35. I accept there is evidence that someone in the appellant's position as a transgender man is likely to be perceived in Kenya as a lesbian as he would be seen as a masculine acting woman with the risk of a violent reaction as set out in the Sida report, The Rights of LGBTI People in Kenya, January 2015, already referred to at [15] above.
36. The background evidence shows that the situation in Kenya relating to LGBTI issues is nuanced and I accept Mr Clarke's submission to the extent that the background evidence does not establish a risk of persecution per se for claims based on transgender and sexual identity issues. The decision in LH & IP (Sri Lanka) does not really take matters much further save to emphasise the need to show persecution and not just discrimination. The issue, therefore, for me to assess is whether this particular appellant in his particular circumstances would be at real risk of persecution on return to Kenya.
37. In HJ (Iran) at [62], Lord Roger said:
"... The Tribunal must then ask itself whether it is satisfied on the available evidence that gay people who lived openly would be liable to persecution in the applicant's country of nationality... and if the Tribunal concluded that the applicant would choose to live discreetly simply because that was how he himself would wish to live or because of social pressures... then his application should be rejected. Social pressures of that kind do not amount to persecution and the Convention does not offer protection against them... If, on the other hand the Tribunal concludes that a material reason for the applicant living discreetly on his return would be a fear of the persecution which would follow if he were to live openly as a gay man, then, other things being equal, his application should be accepted. Such a person has a well-founded fear of persecution. To reject his application on the grounds that he could avoid the persecution by living discreetly would be to defeat the very right which the Convention exists to protect - his right to live freely and openly as a gay man without fear of persecution."
Whilst Lord Roger was referring to gay men, the same approach must apply to applications in all cases involving sexual orientation and gender identity.
38. Looking at the appellant's circumstances in the light of the background evidence and following the approach in HJ (Iran), I am satisfied that there is a reasonable degree of likelihood that he, in his particular circumstances, would be at real risk of persecution on return. In the light of the attitude to transgender people and particularly transgender men, there is a real risk of violence if he lived openly. The fact that he would dress as and behave as a man would give rise to a perception of a non-conforming gender identity which would put him at enhanced risk as part of a particularly vulnerable group taking account of the evidence that transgender men and lesbian women with a masculine gender expression are at such risk.
39. I am satisfied that he would not be able to look to the authorities for effective protection and he would have to face the problems arising from official documents in Kenya identifying him as female. He could not look to his family for protection or shelter unless he concealed his sexual identity. He is not able to relocate as he would only be able to live in safety by not living openly as a transgender man.

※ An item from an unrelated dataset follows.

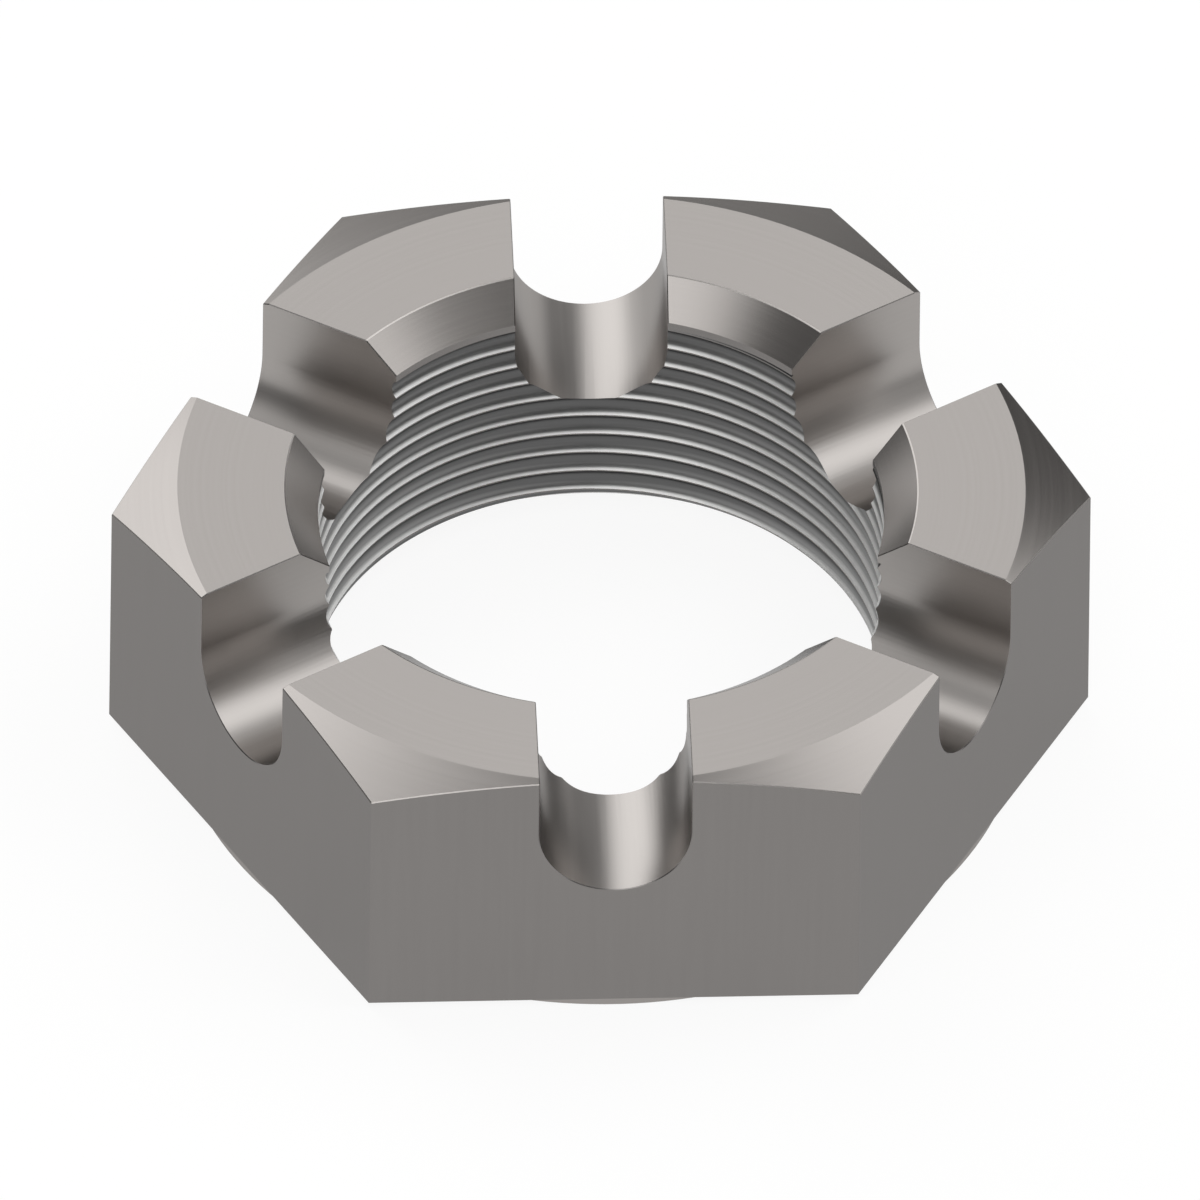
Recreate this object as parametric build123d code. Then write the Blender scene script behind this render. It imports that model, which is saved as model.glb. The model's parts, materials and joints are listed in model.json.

40. In summary, I am satisfied that the appellant's subjective fear of persecution, accepted by the First-tier Tribunal, is in his particular circumstances well-founded in the light of the background evidence. In the light of my findings, I need not consider the position under article 8.
Decision.
41. The decision of the First-tier Tribunal erred in law and has been set aside. I substitute a decision allowing the appeal on asylum grounds.